▸ WHAT NEEDS TO BE DONE:
How do the records below read from their first line through the line containing "return np.array(start) +"? Write those lines out exactly.

[Modeling code records]
(begin)
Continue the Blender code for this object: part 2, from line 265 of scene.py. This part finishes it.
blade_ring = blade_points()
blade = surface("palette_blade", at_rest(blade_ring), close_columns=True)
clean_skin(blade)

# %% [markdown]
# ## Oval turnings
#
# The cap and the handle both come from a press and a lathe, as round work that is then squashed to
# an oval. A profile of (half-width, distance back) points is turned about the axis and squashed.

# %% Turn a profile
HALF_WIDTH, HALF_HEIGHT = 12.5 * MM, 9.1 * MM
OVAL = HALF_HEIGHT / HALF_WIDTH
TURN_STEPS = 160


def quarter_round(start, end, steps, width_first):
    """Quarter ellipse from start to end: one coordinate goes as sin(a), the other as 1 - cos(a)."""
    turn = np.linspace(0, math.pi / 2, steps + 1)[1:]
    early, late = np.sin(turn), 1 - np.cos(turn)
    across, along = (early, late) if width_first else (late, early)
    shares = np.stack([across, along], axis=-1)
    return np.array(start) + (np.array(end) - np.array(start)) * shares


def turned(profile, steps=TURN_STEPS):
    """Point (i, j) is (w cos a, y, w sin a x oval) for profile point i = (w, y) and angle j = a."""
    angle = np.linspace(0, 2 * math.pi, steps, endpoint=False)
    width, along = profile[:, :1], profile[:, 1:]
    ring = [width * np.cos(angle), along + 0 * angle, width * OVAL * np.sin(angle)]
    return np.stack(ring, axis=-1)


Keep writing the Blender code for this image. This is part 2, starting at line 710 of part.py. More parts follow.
(end)
▸ EXERCISE RESPONSE:
Continue the Blender code for this object: part 2, from line 265 of scene.py. This part finishes it.
blade_ring = blade_points()
blade = surface("palette_blade", at_rest(blade_ring), close_columns=True)
clean_skin(blade)

# %% [markdown]
# ## Oval turnings
#
# The cap and the handle both come from a press and a lathe, as round work that is then squashed to
# an oval. A profile of (half-width, distance back) points is turned about the axis and squashed.

# %% Turn a profile
HALF_WIDTH, HALF_HEIGHT = 12.5 * MM, 9.1 * MM
OVAL = HALF_HEIGHT / HALF_WIDTH
TURN_STEPS = 160


def quarter_round(start, end, steps, width_first):
    """Quarter ellipse from start to end: one coordinate goes as sin(a), the other as 1 - cos(a)."""
    turn = np.linspace(0, math.pi / 2, steps + 1)[1:]
    early, late = np.sin(turn), 1 - np.cos(turn)
    across, along = (early, late) if width_first else (late, early)
    shares = np.stack([across, along], axis=-1)
    return np.array(start) + (np.array(end) - np.array(start)) * shares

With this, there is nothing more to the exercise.